3つめの大学の管理、運営、広報などについては、勤務3年目で醸造学科長を拝命して以来、続けて短期大学部長、学校法人東京農大評議委員会議長、東京農大生活協同組合理事長、学生サービスセンター長、副学長、東京農業大学第一高等学校・同中等部校長など、兼務を含め、通算17年間も管理職を務めたことになる。その間、理事長、学長はじめ多くの方々の理解と支援により、私のアイデアのいくつかを具現化することができた。それらが、今も本学で発展をつづけている現状をみると、少なからず、農大の発展に貢献したと自己評価しているところである。また、本学の新実学ジャーナルや一般雑誌の執筆、講演など、大学の広報にも一生懸命取り組んだので、これも一応合格点と思う。

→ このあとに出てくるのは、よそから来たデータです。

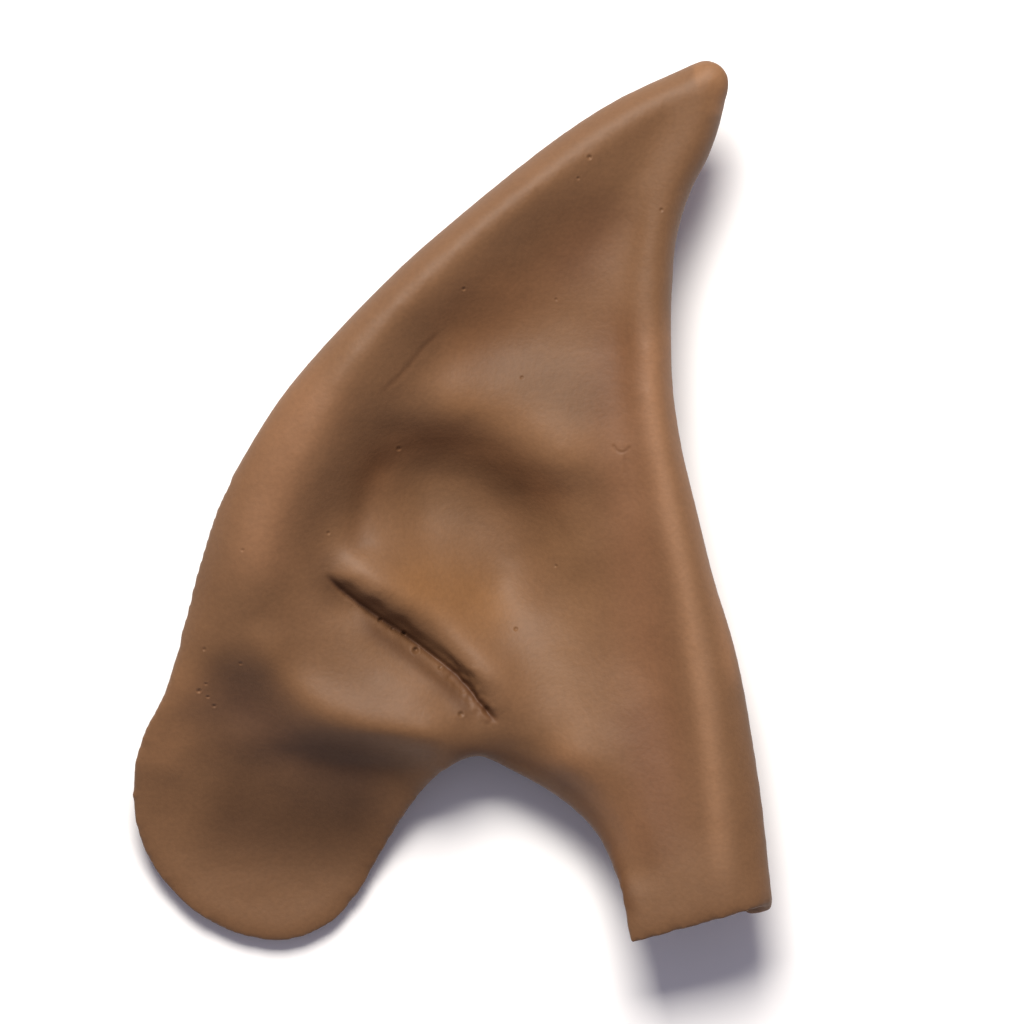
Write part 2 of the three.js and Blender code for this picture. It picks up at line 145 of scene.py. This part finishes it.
# Fine marks: bubbles and pits in the skin, each with its place, radius and depth in mm.
PITS = [
    ((380, 620), 0.24, 0.35), ((404, 633), 0.26, 0.4), ((416, 650), 0.34, 0.55), ((392, 629), 0.16, 0.25),
    ((440, 668), 0.2, 0.3), ((589, 159), 0.26, 0.22), ((578, 180), 0.18, 0.16), ((661, 211), 0.2, 0.18),
    ((464, 290), 0.2, 0.2), ((522, 378), 0.18, 0.16), ((399, 449), 0.24, 0.2), ((556, 300), 0.16, 0.12),
    ((516, 629), 0.22, 0.18), ((556, 566), 0.16, 0.14), ((329, 533), 0.2, 0.14), ((244, 550), 0.18, 0.14),
    ((205, 649), 0.2, 0.16), ((241, 663), 0.2, 0.16), ((199, 691), 0.24, 0.2), ((208, 697), 0.18, 0.16),
    ((214, 706), 0.2, 0.18), ((206, 684), 0.16, 0.14), ((461, 714), 0.3, 0.2),
]

# Fine lines of the skin: path, rise in mm, half width in mm and fade.
LINES = [
    (HOOK_SCRATCH, -0.06, 0.14, 0.1),
    (HOOK_STEM, -0.04, 0.14, 0.2),
    (CRACK, -0.06, 0.3, 0.2),
]

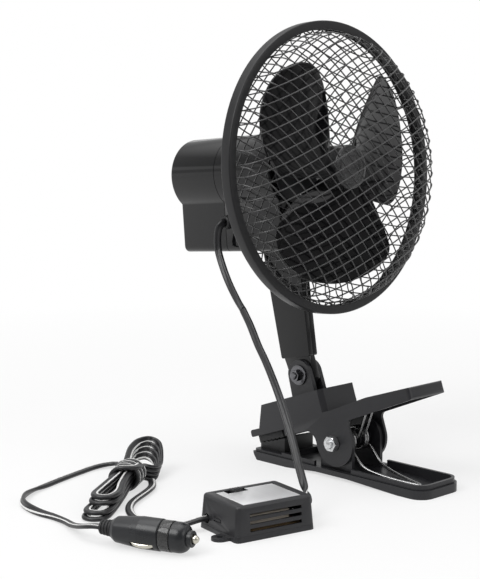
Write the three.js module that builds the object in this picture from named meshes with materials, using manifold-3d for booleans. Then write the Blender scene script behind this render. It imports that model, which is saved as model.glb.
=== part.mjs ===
// A 12 V clip fan: a wire-guarded three-blade fan on a tilting arm, carried by a sprung
// two-lever clip, with an in-line speed control and an accessory plug on its flat cord.
// Millimetres, +Z up. The fan blows towards -Y, and the clip's jaws point to +Y.
// The origin is the middle of the flat sole under the lower jaw.

import * as THREE from 'three';
import { mergeVertices } from 'three/addons/utils/BufferGeometryUtils.js';
import Module from 'manifold-3d';

const wasm = await Module();
wasm.setup();

const RAD = Math.PI / 180;

// ---------- driving dimensions ----------
const seat = 0.3;             // gap between two pieces that rest on each other
const running = 0.4;          // gap between two pieces that slide or turn on each other

// clip
const pivotHeight = 25.7;     // clip pivot above the sole
const pivotToSole = 60;       // clip pivot to the middle of the sole, along Y
const boltRadius = 3;         // M6 pivot bolt
const nutFlats = 10;
const nutThickness = 5;
const jawWall = 2.2;          // wall of both moulded levers

const lowerHalfWidth = 22.5;
const lowerHandleEnd = 84;    // pivot to the end of the lower handle
const lowerMouthEnd = 81.5;   // pivot to the lip of the lower jaw
const lowerRimInset = 1.6;    // step between the lower lever's foot band and its rim
const footBand = 6.2;         // height of that band
const lowerRim = 9.7;         // height of the rim
const archHeight = 2.4;       // the lever's middle stands this far off the table
const handleFoot = 22;        // length of the flat foot under the handle's end
const soleLength = 31;        // length of the flat sole under the jaw
const lipSlope = 0.78;        // the lip leans out this much per millimetre of height
const handleCorner = 11;
const mouthCorner = 4;
const lowerEarRadius = 15;
const lowerEarWall = 2.8;

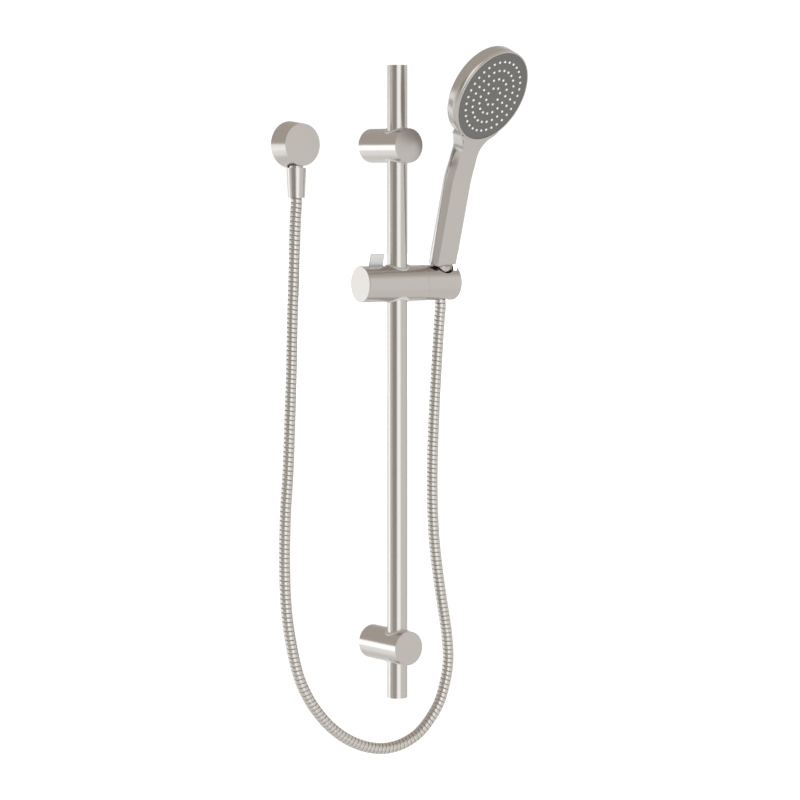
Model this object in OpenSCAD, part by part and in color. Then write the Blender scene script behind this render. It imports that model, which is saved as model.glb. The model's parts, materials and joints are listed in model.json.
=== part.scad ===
// Handheld shower head on a slide rail, with its wall outlet and metal hose.
// Millimetres. The wall is the plane y = 0, the shower stands toward -y, z is up,
// and the origin is the centre of the upper post where it meets the wall.

/* [Rail and posts] */
// Rail tube radius
rail_r = 12.5; // [10:0.5:16]
// Rail axis to wall
rail_gap = 51.5; // [40:0.5:70]
// Rail top above the upper post's axis
rail_top = 98; // [60:1:150]
// Rail foot below the upper post's axis
rail_foot = 682; // [500:1:900]
// Post radius
post_r = 21; // [18:0.5:26]
// Post length from the wall
post_long = 75; // [70:1:90]
// Lower post's axis below the upper one
post_spacing = 618; // [400:1:800]
// Radius of the plastic sleeves around the rail
sleeve_r = 15.45; // [14.5:0.05:17]
// How far the sleeves' rims stand out
rim_proud = 1; // [0.5:0.1:2]

/* [Wall outlet] */
// Outlet axis to the left of the rail
outlet_x = 123.6; // [100:0.1:200]
// Outlet axis above the upper post's axis
outlet_z = 1; // [-20:1:20]
// Outlet radius at the wall
outlet_back_r = 28.5; // [25:0.5:34]
// Outlet radius at the front
outlet_front_r = 25.5; // [20:0.5:30]
// Outlet depth
outlet_deep = 26; // [22:0.5:32]
// Hose axis to wall at the outlet
drop_gap = 12.5; // [12:0.5:16]

/* [Hose] */
// Hose radius
hose_r = 7; // [6:0.5:8]
// Conical nut radius at its wide end
nut_wide_r = 12; // [11.5:0.25:13]
// Conical nut radius at its narrow end
nut_narrow_r = 10.25; // [10:0.25:11]
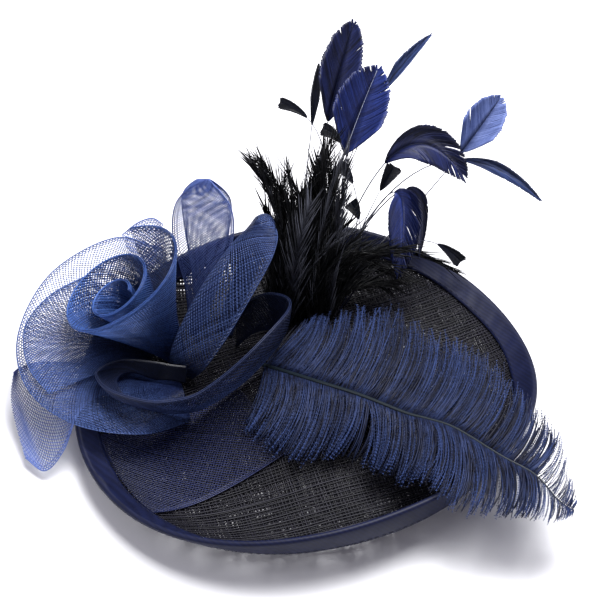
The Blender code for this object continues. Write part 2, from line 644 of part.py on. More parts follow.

醸友会に掲載の原稿としては、収穫祭のこと、課外活動のこと、卒業生の皆さんとの交流のこと、入学式・卒業式・教育後援会のこと、研究室旅行のこと、職員旅行のこと、学科会議、主任会議のことなどにもふれるべきとも思う。しかし、書きつくせないほど、語りつくせないほど、なつかしさと思い出がいっぱいである。面白いエピソードもふんだんにある。冗長になるので、機会あるごとに、小出しにして、関係者の皆さんと語り合えることを楽しみにしている。

農大に勤務して22年、「農大に入学して良かった、農大で学んで良かった、農大を卒業して良かった」、「醸造(科)学科に入学して良かった、醸造(科)学科で学んで良かった、醸造(科)学科を卒業して良かった」と思ってもらえることをモットーに努力してきた。この結果ばかりは、自分では評価できないが、今、私自身が「農大に務めて良かった、農大で教鞭をとれて良かった、農大で定年を迎えられて良かった」と心から思っている次第である。

農大での22年間、無事職務を全うできたのは、人間味豊かな醸造両科の諸先生方、研究室の立ち上げ時から、助手、講師、助(准)教授として私のパートナーとして頑張り支えてくれた現徳田教授、新たに研究室スタッフとして加わってくれた本間助教、そして研究室所属の学生、卒業生の皆さん、並びに関係した多くの方々のお蔭と、改めて感謝の気持ちで一杯である。今のところ、頭と口は相変わらず健在なので、お役にたてるところで、それなりにお役にたてればと思っている。また、醸造両科の教職員、在学生、卒業生の皆さんの今後の活躍と発展を心より願うとともに、微力であるが、今後も研究室、醸造両科、そして東京農大の益々の発展に向け後方から支援を続けたいと思う。特に卒業生の皆さんとは、末永くお付き合いできるよう体力、気力、知力、資金力を維持し続けなければならないと感じている次第である。